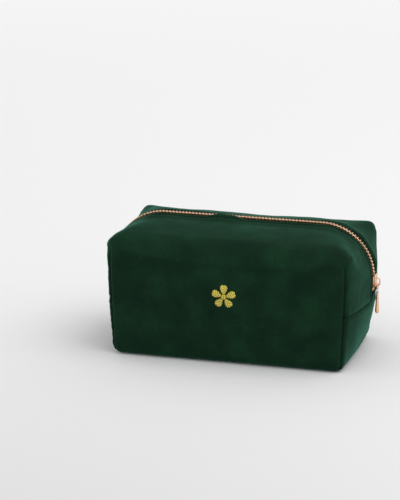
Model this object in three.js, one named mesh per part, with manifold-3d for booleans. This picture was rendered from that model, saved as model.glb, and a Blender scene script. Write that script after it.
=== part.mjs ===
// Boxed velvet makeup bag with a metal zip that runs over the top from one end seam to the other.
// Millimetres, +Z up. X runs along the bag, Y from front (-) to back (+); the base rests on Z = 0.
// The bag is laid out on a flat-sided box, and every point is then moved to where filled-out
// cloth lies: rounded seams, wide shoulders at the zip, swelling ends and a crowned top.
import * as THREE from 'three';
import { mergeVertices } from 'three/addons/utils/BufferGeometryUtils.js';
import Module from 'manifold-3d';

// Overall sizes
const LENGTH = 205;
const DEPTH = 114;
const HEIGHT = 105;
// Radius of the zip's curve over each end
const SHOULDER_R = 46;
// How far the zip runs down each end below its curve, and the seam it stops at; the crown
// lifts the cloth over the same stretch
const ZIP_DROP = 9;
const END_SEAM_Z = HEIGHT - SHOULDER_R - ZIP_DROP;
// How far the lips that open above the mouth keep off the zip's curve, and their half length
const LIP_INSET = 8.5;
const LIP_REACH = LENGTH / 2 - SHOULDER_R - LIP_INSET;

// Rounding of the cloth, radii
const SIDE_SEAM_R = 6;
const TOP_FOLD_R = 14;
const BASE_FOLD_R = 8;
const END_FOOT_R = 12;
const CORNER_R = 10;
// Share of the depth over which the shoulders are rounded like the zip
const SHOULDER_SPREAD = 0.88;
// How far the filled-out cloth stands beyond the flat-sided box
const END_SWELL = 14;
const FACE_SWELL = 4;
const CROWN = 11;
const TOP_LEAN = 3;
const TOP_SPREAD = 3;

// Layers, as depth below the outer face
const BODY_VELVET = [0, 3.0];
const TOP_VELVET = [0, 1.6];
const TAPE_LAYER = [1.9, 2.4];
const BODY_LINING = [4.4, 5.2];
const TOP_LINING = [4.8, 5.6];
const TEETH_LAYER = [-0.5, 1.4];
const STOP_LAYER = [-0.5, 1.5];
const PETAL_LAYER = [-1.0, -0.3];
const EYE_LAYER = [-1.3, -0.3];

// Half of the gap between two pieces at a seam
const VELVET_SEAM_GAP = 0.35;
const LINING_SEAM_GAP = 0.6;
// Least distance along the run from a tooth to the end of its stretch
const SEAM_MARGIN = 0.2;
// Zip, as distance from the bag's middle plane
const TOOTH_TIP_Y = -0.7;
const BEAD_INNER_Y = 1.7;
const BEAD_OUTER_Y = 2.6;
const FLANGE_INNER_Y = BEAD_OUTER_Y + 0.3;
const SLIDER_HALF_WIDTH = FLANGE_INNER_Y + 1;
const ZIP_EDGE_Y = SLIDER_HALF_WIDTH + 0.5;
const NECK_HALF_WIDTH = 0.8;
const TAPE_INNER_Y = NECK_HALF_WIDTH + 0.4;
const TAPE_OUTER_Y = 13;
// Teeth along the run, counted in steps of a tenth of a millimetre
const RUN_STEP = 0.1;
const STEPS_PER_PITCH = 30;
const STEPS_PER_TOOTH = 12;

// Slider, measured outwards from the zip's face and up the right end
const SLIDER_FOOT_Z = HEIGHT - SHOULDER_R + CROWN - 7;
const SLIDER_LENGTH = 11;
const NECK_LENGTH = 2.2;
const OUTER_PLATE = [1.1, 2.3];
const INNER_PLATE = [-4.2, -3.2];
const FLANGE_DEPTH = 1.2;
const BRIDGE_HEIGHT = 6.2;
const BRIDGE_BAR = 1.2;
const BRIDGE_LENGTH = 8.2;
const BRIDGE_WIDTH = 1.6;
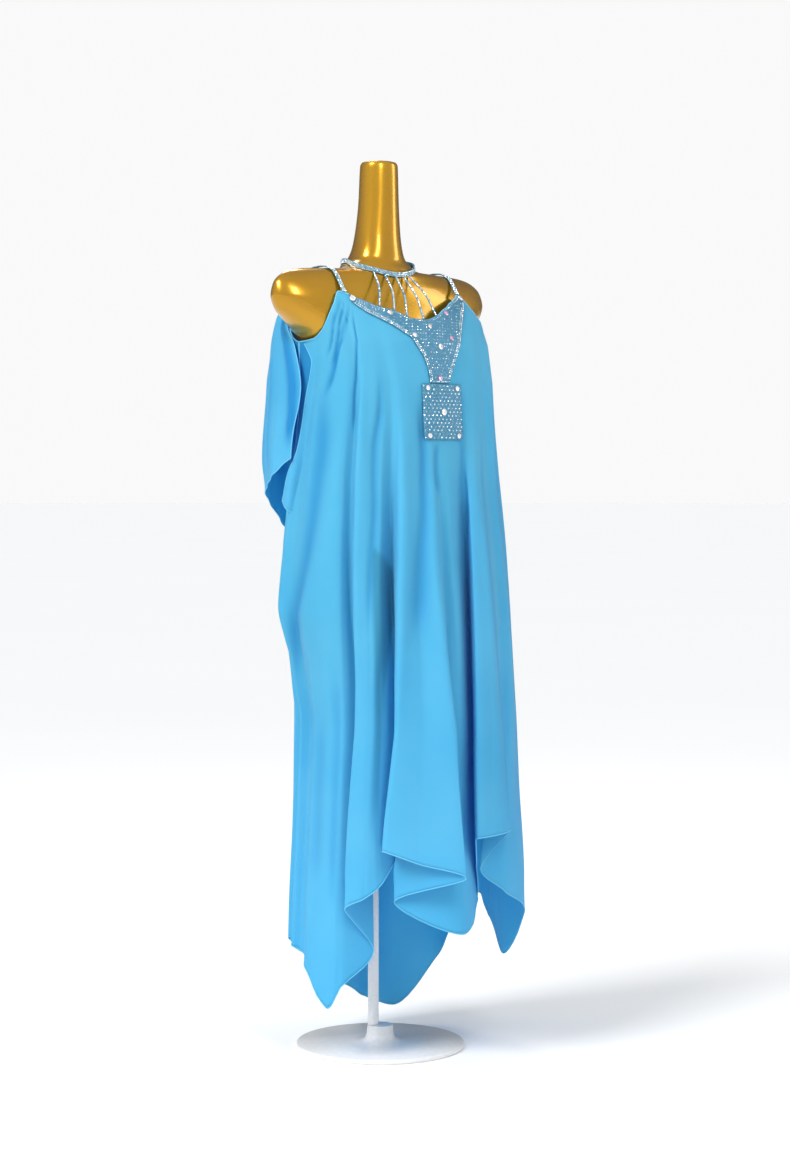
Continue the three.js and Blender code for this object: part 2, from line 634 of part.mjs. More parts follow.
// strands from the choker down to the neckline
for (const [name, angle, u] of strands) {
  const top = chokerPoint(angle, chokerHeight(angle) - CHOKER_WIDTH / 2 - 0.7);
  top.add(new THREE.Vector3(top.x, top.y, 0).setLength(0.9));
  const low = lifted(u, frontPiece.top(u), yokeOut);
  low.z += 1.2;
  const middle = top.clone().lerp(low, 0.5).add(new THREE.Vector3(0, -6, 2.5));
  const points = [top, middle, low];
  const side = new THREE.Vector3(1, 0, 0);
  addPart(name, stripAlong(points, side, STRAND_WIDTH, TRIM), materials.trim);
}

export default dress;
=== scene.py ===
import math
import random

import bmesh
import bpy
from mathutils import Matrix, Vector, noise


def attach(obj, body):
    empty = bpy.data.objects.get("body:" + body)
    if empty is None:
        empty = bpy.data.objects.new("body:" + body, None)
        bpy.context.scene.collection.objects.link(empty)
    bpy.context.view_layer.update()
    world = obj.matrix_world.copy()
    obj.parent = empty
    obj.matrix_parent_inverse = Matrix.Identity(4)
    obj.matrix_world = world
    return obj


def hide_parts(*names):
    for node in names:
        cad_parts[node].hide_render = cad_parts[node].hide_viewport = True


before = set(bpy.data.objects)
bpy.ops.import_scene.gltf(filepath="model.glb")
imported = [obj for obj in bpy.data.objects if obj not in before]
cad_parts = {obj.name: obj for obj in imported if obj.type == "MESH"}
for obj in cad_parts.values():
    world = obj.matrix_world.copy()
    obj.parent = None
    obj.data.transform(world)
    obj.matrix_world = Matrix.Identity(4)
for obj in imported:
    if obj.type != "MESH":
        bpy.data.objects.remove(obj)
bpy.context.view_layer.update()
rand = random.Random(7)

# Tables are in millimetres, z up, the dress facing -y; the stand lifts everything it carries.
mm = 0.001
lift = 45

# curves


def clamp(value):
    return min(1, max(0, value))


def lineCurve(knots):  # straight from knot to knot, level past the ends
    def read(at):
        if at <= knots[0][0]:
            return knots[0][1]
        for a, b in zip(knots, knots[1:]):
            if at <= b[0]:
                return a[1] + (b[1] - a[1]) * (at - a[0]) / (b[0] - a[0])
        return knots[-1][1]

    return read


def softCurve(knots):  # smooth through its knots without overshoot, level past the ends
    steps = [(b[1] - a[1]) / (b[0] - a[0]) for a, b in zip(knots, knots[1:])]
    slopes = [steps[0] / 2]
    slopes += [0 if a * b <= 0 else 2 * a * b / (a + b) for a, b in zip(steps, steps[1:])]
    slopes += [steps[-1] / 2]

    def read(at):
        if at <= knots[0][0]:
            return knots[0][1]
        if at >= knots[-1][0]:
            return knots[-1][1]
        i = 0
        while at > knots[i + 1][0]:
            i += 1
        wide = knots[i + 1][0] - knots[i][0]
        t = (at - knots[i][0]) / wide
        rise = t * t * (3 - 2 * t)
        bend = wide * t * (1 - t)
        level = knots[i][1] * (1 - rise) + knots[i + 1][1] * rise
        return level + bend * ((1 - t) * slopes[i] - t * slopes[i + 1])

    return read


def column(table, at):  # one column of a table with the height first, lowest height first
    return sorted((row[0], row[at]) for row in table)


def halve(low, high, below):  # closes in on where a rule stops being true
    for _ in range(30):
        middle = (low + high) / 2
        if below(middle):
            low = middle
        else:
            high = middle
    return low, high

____

Repeat, word for word, only the lines from the line holding "const middle = top.clone().lerp(low, 0.5).add(new" through the line holding "obj.parent = None", with both of those lines included.

WRITTEN ANSWER:
  const middle = top.clone().lerp(low, 0.5).add(new THREE.Vector3(0, -6, 2.5));
  const points = [top, middle, low];
  const side = new THREE.Vector3(1, 0, 0);
  addPart(name, stripAlong(points, side, STRAND_WIDTH, TRIM), materials.trim);
}

export default dress;
=== scene.py ===
import math
import random

import bmesh
import bpy
from mathutils import Matrix, Vector, noise


def attach(obj, body):
    empty = bpy.data.objects.get("body:" + body)
    if empty is None:
        empty = bpy.data.objects.new("body:" + body, None)
        bpy.context.scene.collection.objects.link(empty)
    bpy.context.view_layer.update()
    world = obj.matrix_world.copy()
    obj.parent = empty
    obj.matrix_parent_inverse = Matrix.Identity(4)
    obj.matrix_world = world
    return obj


def hide_parts(*names):
    for node in names:
        cad_parts[node].hide_render = cad_parts[node].hide_viewport = True


before = set(bpy.data.objects)
bpy.ops.import_scene.gltf(filepath="model.glb")
imported = [obj for obj in bpy.data.objects if obj not in before]
cad_parts = {obj.name: obj for obj in imported if obj.type == "MESH"}
for obj in cad_parts.values():
    world = obj.matrix_world.copy()
    obj.parent = None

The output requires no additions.